__WRITTEN EXERCISE__
List each line of the data that holds the string "shows".

__EXTRACTED MATERIAL__
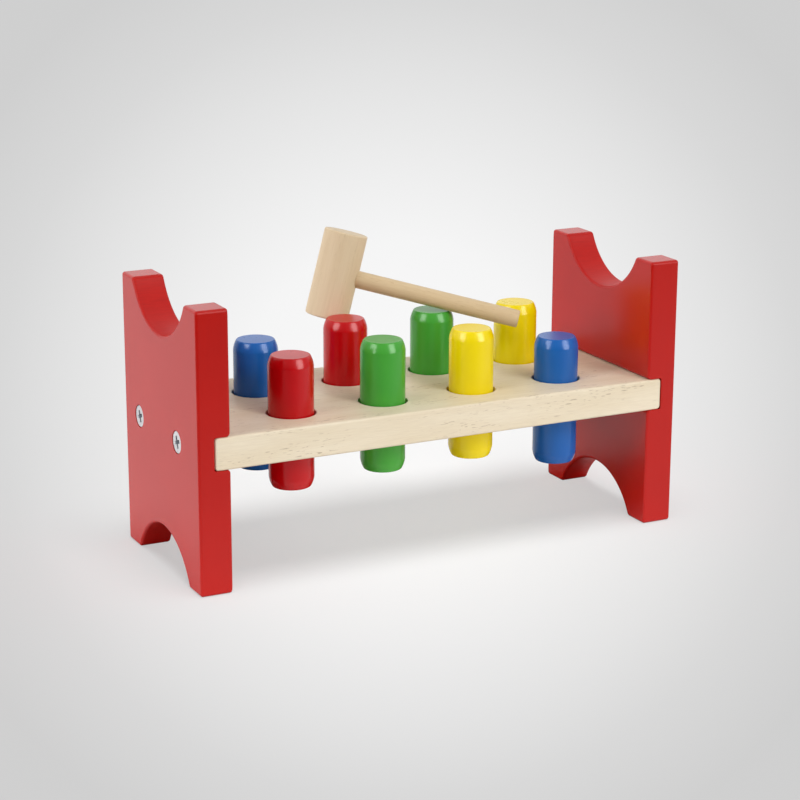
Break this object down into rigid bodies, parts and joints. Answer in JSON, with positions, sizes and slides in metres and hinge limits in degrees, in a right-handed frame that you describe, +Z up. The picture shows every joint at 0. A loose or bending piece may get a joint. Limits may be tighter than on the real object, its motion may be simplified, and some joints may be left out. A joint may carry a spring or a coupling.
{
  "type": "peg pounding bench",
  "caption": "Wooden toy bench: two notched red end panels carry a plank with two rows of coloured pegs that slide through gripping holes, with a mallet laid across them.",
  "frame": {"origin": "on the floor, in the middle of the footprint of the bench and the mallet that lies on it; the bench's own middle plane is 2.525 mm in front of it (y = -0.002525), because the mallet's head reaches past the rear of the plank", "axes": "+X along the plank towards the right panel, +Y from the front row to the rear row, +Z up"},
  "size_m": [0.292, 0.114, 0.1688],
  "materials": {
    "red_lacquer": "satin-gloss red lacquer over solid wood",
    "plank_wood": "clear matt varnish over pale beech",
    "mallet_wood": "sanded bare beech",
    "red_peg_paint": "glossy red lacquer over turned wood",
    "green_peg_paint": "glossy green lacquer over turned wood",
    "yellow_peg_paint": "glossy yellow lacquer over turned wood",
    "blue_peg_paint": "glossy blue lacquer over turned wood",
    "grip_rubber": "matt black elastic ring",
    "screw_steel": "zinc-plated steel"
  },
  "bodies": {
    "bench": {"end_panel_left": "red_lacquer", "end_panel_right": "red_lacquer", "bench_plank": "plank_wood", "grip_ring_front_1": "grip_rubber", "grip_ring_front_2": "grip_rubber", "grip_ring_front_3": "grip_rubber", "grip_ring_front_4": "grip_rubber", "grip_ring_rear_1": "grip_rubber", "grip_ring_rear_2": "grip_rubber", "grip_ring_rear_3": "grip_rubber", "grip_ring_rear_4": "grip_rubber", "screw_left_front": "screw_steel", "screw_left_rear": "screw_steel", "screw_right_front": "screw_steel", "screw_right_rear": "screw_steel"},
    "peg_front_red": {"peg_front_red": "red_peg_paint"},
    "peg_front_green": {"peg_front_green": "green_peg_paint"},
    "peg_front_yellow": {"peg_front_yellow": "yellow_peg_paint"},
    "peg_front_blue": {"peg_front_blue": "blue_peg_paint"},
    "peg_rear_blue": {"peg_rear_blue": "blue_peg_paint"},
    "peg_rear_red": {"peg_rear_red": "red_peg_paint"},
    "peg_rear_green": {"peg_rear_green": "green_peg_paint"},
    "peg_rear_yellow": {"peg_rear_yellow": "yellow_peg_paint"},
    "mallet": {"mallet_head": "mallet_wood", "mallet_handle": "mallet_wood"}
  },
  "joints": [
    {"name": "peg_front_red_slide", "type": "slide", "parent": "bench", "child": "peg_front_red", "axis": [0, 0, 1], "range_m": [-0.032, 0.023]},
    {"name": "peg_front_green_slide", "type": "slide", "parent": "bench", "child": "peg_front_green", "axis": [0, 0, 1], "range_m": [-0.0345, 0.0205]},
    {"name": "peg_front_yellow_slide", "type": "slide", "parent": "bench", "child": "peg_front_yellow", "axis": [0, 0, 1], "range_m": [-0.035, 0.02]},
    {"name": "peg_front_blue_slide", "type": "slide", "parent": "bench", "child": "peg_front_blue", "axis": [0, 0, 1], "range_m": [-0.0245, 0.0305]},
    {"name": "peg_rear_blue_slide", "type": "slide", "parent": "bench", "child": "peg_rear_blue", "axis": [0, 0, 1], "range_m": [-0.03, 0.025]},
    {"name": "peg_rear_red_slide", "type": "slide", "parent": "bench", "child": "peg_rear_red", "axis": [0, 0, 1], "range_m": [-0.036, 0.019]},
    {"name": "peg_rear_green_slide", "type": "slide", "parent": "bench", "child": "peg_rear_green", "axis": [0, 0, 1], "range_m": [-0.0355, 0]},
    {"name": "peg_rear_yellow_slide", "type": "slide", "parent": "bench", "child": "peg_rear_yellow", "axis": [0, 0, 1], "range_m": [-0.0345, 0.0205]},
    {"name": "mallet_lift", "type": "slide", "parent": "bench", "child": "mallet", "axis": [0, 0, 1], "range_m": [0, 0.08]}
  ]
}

==

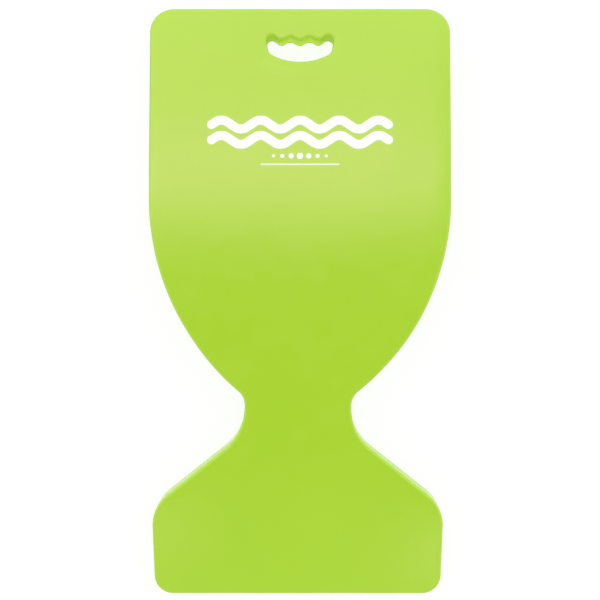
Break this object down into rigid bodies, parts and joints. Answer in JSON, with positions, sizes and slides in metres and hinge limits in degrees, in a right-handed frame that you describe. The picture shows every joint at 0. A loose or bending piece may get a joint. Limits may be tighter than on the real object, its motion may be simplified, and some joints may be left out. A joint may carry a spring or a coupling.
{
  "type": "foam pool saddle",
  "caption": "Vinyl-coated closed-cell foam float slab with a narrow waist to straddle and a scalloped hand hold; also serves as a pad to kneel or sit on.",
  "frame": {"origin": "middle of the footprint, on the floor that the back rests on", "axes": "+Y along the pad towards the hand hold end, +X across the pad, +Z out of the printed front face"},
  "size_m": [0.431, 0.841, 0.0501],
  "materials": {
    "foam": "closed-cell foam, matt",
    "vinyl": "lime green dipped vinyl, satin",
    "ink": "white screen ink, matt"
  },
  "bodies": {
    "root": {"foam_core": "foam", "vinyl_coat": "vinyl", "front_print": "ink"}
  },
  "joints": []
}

__FINISHED EXERCISE__
Break this object down into rigid bodies, parts and joints. Answer in JSON, with positions, sizes and slides in metres and hinge limits in degrees, in a right-handed frame that you describe, +Z up. The picture shows every joint at 0. A loose or bending piece may get a joint. Limits may be tighter than on the real object, its motion may be simplified, and some joints may be left out. A joint may carry a spring or a coupling.
Break this object down into rigid bodies, parts and joints. Answer in JSON, with positions, sizes and slides in metres and hinge limits in degrees, in a right-handed frame that you describe. The picture shows every joint at 0. A loose or bending piece may get a joint. Limits may be tighter than on the real object, its motion may be simplified, and some joints may be left out. A joint may carry a spring or a coupling.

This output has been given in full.